We love and value the destinations we visit.
And we want to preserve these places, so every generation can enjoy the beauty as much as we do.
For Business in the Community's Responsible Business Week, we're celebrating this value of ours. We're hosting a Twitter chat on the topic at 6pm GMT, 25th April (see the bottom of the blog for details), and we're organising an event about sustainable travel with Enterprise Rent-A-Car on 26th April.
And what's more, we even managed to track down our CEO and founder, Robin Worsnop, and ask him a few interesting questions.
Read on and hear his views on everything from Rabbie's policies to the future of sustainable travel.
"When I was travelling around the globe, I always noticed these huge all-inclusive resorts owned by international companies.
And I couldn’t help thinking how bad these were for communities and travellers.

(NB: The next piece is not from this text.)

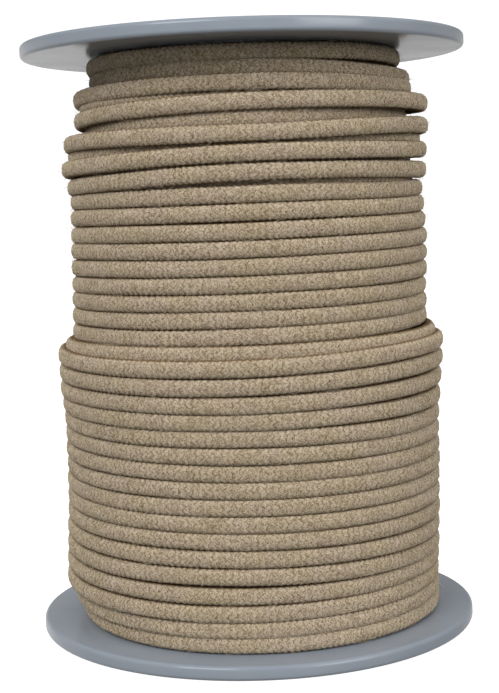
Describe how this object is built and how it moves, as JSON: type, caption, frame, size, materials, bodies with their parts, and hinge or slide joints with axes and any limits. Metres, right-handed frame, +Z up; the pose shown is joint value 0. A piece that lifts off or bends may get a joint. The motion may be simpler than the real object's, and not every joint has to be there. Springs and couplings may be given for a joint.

Because the community would only receive a trickling of the money these resorts made, while the traveller would pay for an inauthentic experience.
So, when I started Rabbie’s, I envisioned improving the relationship between travellers and communities. We’d do this by taking visitors beyond the main attractions and encouraging visitors to use locally owned services.
I think, subliminally, I must have also been inspired by E.F Schumacher’s book Small is Beautiful. I was fascinated by his approach during my student years."
"When I first became more aware of sustainable tourism, I believed many companies only consciously acted ethically if it was necessary and cost effective. But anything more for the environment, they’d ask the consumer to pay for.
And when Paul Easto, Sue Crossman, and I set up Climate Change Scotland, we wanted to change this. We wanted companies to start taxing themselves rather than the consumers.
But, by the time we started, it was too late. Scotland had put in fantastic new sustainability targets for all businesses, and companies were starting to fully appreciate how much consumers cared about sustainable tourism.
So, businesses have improved loads. They’re taking responsibilities up themselves organically, partially because the consumers want it, but also because these values and policies help companies attract talented employees.
A few years back, I remember a survey by TUI that suggested people were 9% more happy with their hotel stay when that establishment had green credentials. Not because they were green, just because they were better. To me, this was a sign that the business cared about their customers and community, so it reflected in the customer feedback. So it gave businesses the competitive advantage rather than just something that eats up profit and time."
"Well, I don’t think anyone can ignore Tesla. They’re doing such incredible cutting-edge work in the energy and transport sectors.
But on a more local level, I’d have to mention Mara Seaweed. I work with them and love the idea of their product.
They studied ancient diets in the UK and discovered that seaweed was a huge part of it. So, they aim to bring seaweed back into our diets. And by doing so they’re creating jobs in small seaside communities, while not disturbing the natural ecosystems. I’d love this company to grow over time internationally."
"It’s always been part of our DNA, but it has become more sophisticated. Our first policies were based on simple intuition, whereas now there are structures and measurable targets around our values.
One of my favourite innovations is our carbon tax and the projects we invest it into. I remember a great project where we funded planting native woodland. The hazel trees we helped plant will be used by the Crannog Centre for crafts education and conservation activities. But the most memorable part was when we organised a trip to the woodland with a local Edinburgh primary school. It was amazing that this trip could inspire future heritage advocates, while at the same time introduce kids to Highlands for their first time – they got their hands dirty too planting some of those hazels!
Thinking about it makes me look forward to this year’s projects."
"I think the biggest change in tourism will be around how people travel around destinations.
With the advent of self-driving cars, using public transport for getting from 'a to b' and 'here, there, and everywhere' will become significantly easier and cheaper. People will be able to hop on a train to go the long distances and hop off at another station and have the convenience of an artificially intelligent car to take them wherever else they want to travel. This should mean travel becomes less stressful. And there won’t be a need for so many cars and our streetscapes won’t require to be lined with parked cars - So, all-in-all I think a lot will improve!
But I don’t think our tour-operator model will change much.
As people become more digitally isolated, there’ll be a growing demand for authentic, real experiences with other people. And that’s what our tour guides do best. In fact, perhaps they could do it even better with self-driving vehicles! We’ll be waiting at all those train stations along the way to help people explore further."
"I’d want every local to treat every traveller like they’re guests in their home. And people to truly appreciate that the traveller has chosen to visit the local's home. But I suppose this is a just a long-winded way of saying I’d love great service everywhere for all travellers!"